We also read in essays in the programme about how various peoples have ‘appropriated’ the stories of others. Recently we have been told that if one has not experienced something, like being a minority, or gay, or another gender, then one can’t write about it. It’s ‘appropriating’ their story. I think Mr. Jacobs-Jenkins puts that nonsense to rest quite nicely. If one is talented, creative and has something to say, they can write about anything, as has been proven in 4000 years of theatre and its stories, Appropriate being one of them.

Not to put too fine of a point to it, Mr. Jacob-Jenkins is a playwright who is Black. He is writing about a white family from his own point of view. Every single one of them, including the children, are hideous people and morally bankrupt, except for River who is the unwitting witness to it. Can we say they are the way they are because their father was a racist? One of the prickly points of the play easily answered.

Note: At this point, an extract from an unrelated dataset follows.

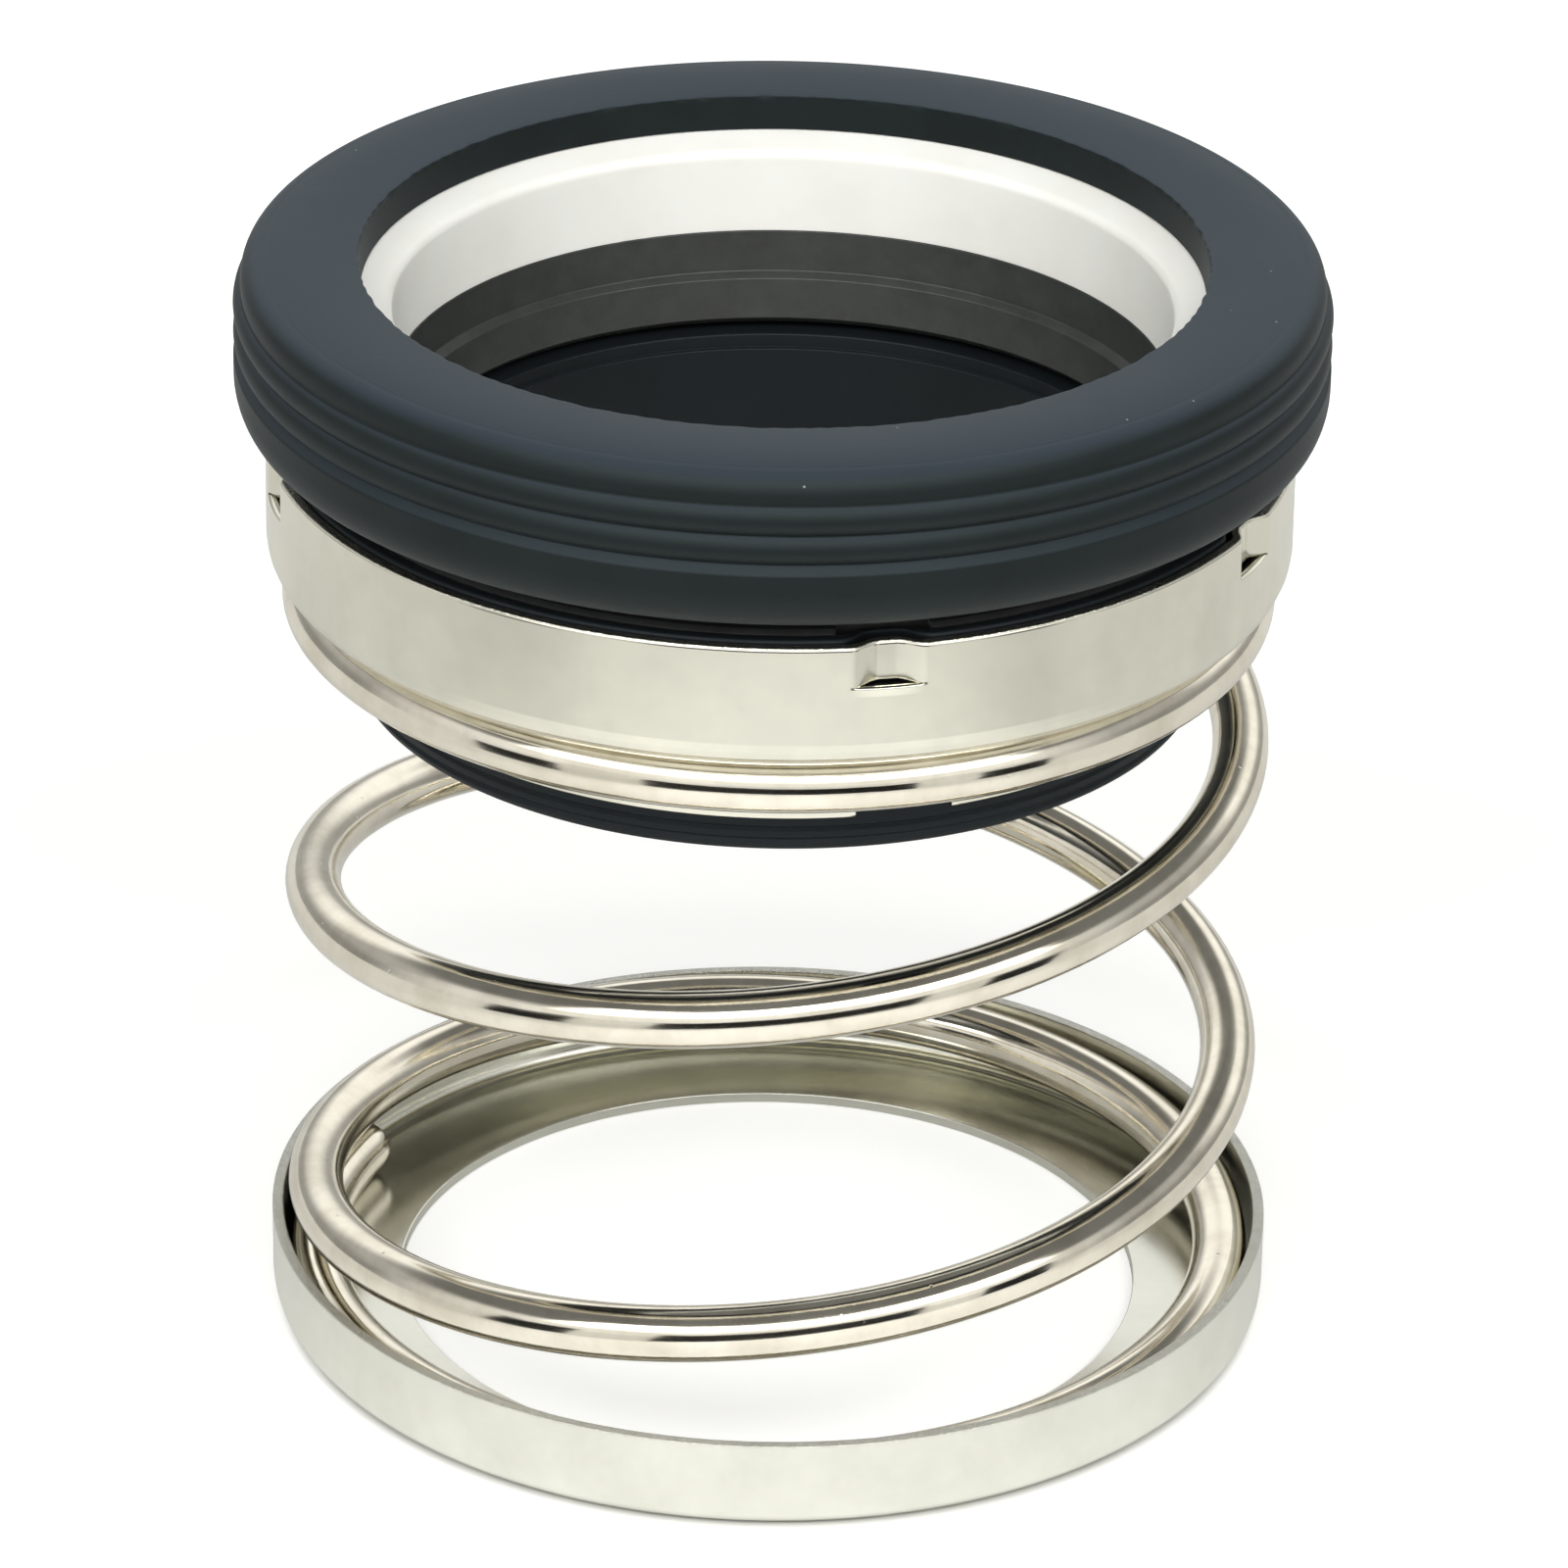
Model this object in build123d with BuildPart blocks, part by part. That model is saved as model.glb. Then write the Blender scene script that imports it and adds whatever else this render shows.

There is one delicious moment of moral responsibility at the end (is this a spoiler alert?). The house is cleared out. A Black man (Matthew G. Brown) knocks at the door and no one answers. A few moments later he appears from the basement with a clipboard—is he an inspector taking note because he’ will buy the house? He sees the confederate flag. He sneers and makes the sound of ‘kissing his teeth’ indicating his disgust. At last, a true expression of contempt for something that is racist.

Terrific, challenging play, given a gripping production.    

The Coal Mine Theatre presents:

Playing until Oct. 26, 2023.

Running Time: 2 hours 40 minutes (2 intermissions).